* What is expected: Please give back word for word the lines below, from the first one through the one with "const FRAME_SIDES = 40;".

--

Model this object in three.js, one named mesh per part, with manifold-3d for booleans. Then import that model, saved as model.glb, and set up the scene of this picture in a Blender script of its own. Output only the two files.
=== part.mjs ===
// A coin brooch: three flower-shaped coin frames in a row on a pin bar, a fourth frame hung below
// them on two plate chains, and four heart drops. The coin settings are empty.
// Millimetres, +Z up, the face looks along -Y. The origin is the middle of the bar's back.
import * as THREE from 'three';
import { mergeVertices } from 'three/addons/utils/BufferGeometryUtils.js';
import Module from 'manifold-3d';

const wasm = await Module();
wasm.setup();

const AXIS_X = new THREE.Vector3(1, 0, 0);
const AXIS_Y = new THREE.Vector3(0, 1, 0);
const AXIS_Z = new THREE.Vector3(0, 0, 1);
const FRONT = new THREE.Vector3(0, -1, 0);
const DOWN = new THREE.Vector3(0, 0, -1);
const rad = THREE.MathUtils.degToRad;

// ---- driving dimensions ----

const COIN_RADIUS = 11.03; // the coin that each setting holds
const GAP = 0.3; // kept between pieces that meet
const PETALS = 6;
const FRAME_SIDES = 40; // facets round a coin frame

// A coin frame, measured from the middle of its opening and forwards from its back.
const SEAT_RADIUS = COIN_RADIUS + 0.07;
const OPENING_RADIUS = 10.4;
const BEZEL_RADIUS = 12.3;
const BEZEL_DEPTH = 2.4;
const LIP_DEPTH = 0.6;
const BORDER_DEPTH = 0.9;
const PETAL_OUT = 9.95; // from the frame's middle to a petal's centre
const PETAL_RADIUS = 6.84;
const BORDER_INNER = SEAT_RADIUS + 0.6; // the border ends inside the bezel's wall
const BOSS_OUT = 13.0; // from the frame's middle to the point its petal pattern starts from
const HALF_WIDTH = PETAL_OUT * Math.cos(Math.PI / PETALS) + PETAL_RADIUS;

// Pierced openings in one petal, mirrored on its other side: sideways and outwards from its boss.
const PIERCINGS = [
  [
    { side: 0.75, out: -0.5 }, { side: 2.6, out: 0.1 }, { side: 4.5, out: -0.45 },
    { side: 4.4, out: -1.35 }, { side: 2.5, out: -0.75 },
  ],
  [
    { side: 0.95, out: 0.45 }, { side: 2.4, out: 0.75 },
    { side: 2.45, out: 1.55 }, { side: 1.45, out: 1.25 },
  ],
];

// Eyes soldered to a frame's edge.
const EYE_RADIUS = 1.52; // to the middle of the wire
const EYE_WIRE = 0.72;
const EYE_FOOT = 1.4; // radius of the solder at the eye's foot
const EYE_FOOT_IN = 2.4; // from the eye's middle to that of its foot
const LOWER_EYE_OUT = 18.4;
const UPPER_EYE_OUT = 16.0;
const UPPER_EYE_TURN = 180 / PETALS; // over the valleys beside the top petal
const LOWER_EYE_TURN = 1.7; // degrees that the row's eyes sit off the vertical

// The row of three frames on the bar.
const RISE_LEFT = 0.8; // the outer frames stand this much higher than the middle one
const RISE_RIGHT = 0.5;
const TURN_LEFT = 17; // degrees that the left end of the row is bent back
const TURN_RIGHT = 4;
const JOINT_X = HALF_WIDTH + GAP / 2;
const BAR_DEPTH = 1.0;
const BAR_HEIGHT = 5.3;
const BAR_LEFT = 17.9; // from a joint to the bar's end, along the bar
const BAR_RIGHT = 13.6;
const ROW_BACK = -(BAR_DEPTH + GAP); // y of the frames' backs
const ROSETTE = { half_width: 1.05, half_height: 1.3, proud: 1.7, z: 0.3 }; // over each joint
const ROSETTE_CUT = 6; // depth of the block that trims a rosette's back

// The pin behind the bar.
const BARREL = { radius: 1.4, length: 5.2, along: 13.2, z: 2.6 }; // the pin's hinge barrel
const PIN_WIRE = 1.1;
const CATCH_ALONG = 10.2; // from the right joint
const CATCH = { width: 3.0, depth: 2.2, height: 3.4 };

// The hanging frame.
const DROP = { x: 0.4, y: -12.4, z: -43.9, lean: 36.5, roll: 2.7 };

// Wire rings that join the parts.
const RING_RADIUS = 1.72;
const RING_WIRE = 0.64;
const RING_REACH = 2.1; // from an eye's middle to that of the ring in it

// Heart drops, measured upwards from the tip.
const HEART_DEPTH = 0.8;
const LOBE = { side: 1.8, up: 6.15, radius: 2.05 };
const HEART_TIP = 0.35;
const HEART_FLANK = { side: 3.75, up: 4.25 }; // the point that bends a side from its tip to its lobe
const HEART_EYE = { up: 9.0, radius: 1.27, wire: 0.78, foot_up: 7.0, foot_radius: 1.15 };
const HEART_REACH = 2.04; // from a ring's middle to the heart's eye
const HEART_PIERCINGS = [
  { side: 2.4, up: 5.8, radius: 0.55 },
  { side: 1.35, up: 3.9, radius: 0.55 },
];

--

* Answer to the exercise:
Model this object in three.js, one named mesh per part, with manifold-3d for booleans. Then import that model, saved as model.glb, and set up the scene of this picture in a Blender script of its own. Output only the two files.
=== part.mjs ===
// A coin brooch: three flower-shaped coin frames in a row on a pin bar, a fourth frame hung below
// them on two plate chains, and four heart drops. The coin settings are empty.
// Millimetres, +Z up, the face looks along -Y. The origin is the middle of the bar's back.
import * as THREE from 'three';
import { mergeVertices } from 'three/addons/utils/BufferGeometryUtils.js';
import Module from 'manifold-3d';

const wasm = await Module();
wasm.setup();

const AXIS_X = new THREE.Vector3(1, 0, 0);
const AXIS_Y = new THREE.Vector3(0, 1, 0);
const AXIS_Z = new THREE.Vector3(0, 0, 1);
const FRONT = new THREE.Vector3(0, -1, 0);
const DOWN = new THREE.Vector3(0, 0, -1);
const rad = THREE.MathUtils.degToRad;

// ---- driving dimensions ----

const COIN_RADIUS = 11.03; // the coin that each setting holds
const GAP = 0.3; // kept between pieces that meet
const PETALS = 6;
const FRAME_SIDES = 40; // facets round a coin frame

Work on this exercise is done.